Whisper it quietly, but there is just a touch of boom-times about the UK mortgage market. Cash-rich lenders, flushed with £80bn of readies from the Bank of England's Funding for Lending scheme, are once again competing for borrowers' attention with eye-catching deals. It's not quite 2006 and 2007 all over again, but for a fair few credit-worthy borrowers it sort of feels that way.
Take Tesco's new deal, launched last week. A newcomer to the mortgage market, the supermarket giant offers a two-year, fixed-rate deal at 1.75 per cent. It comes with a hefty £1,300 arrangement fee, but, nevertheless, the rate is below inflation. Elsewhere, Norwich and Peterborough Building Society offers two- and five-year fixed-rate mortgage deals with ultra-low fees at just 2.24 per cent and 2.74 per cent respectively. "Banks are taking advantage of cheap money courtesy of the Government's Funding for Lending Scheme," said Ashley Brown, director of the independent mortgage broker Moneysprite. "That's why we're seeing record low rates."
Sylvia Waycot, of the financial information firm Moneyfacts, subscribes to the idea that some mortgage borrowers have never had it so good: "The Funding scheme has kick-started the mortgage market in a way previous quantitative easing has not. Today's market is all about enticing the less-risky borrower [who has] a large deposit. There's less chance of things going sour."
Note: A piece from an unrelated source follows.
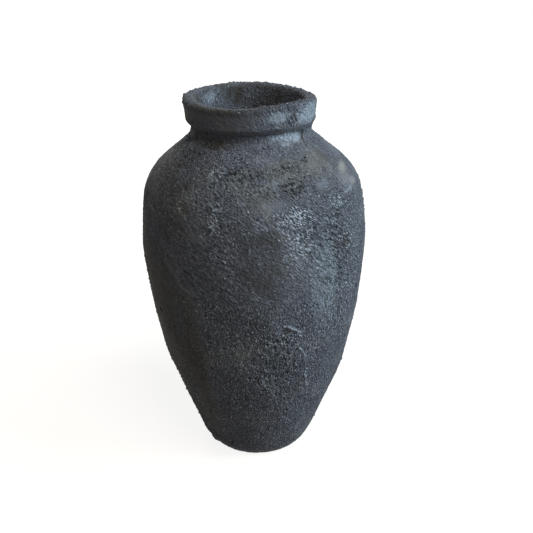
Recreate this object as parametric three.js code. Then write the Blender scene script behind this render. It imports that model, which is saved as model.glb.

Less-risky borrowers are those who have been a salaried employee for, say, three years or more, have kept up all their loan and credit repayments during the past few years, have a hefty deposit – 25 per cent and above – or have a large amount of equity in their current home. These winners from the global financial crisis and recession are the ones best placed to scoop all-time low mortgage rates. And rates may go lower still. Mark Harris, chief executive of the mortgage broker SPF Private Clients, said: "Rates are likely to fall further still, but we also expect lenders to loosen criteria as they get fed up with competing with each other over pricing. Some of the smaller lenders may not have the capacity for big battles on the rate front and are likely to tweak criteria instead, which will be welcome." This could mean that lower rates for first-time buyers, who generally have smaller deposits, are on the way.
But does all this mean the UK is on the cusp of another house-price boom, fuelled by the lenders again? Probably not. First, there is still a huge debt hangover from the last boom, nearly £1.2 trillion of mortgage debt remains to be paid off and several hundred billion of loans and credit cards. All that has happened since the global financial crisis of 2007 and 2008 is that consumers have slowed their rate of new debt accumulation, rather than paying off substantial amounts. Any major rise in interest rates, for instance, would still have a potentially catastrophic impact on family finances in millions of British homes.
What's more, property transaction levels are still historically low. During the boom years new mortgages would top 100,000 a month. In figures for April, released on Friday, the Bank of England says that there were 53,710 new mortgages granted for house purchase. By far the fastest-growing sector is existing homeowners staying put and moving to one of the new ultra-low rate deals, with 30,313 remortgages taken out in April compared with 25,766 in January.
More generally, house prices are rising in London and the South-east owing to the better economy, greater mortgage availability and the torrent of property investment cash ploughed in from wealthy foreigners. Outside the capital, commuter towns and second-home destinations such as the South-west, the market is still in a state of torpor. Prices are edging lower in much of the North and West, with the backdrop of a struggling economy and rising unemployment.
The mortgage boom doesn't quite equal higher house prices – yet.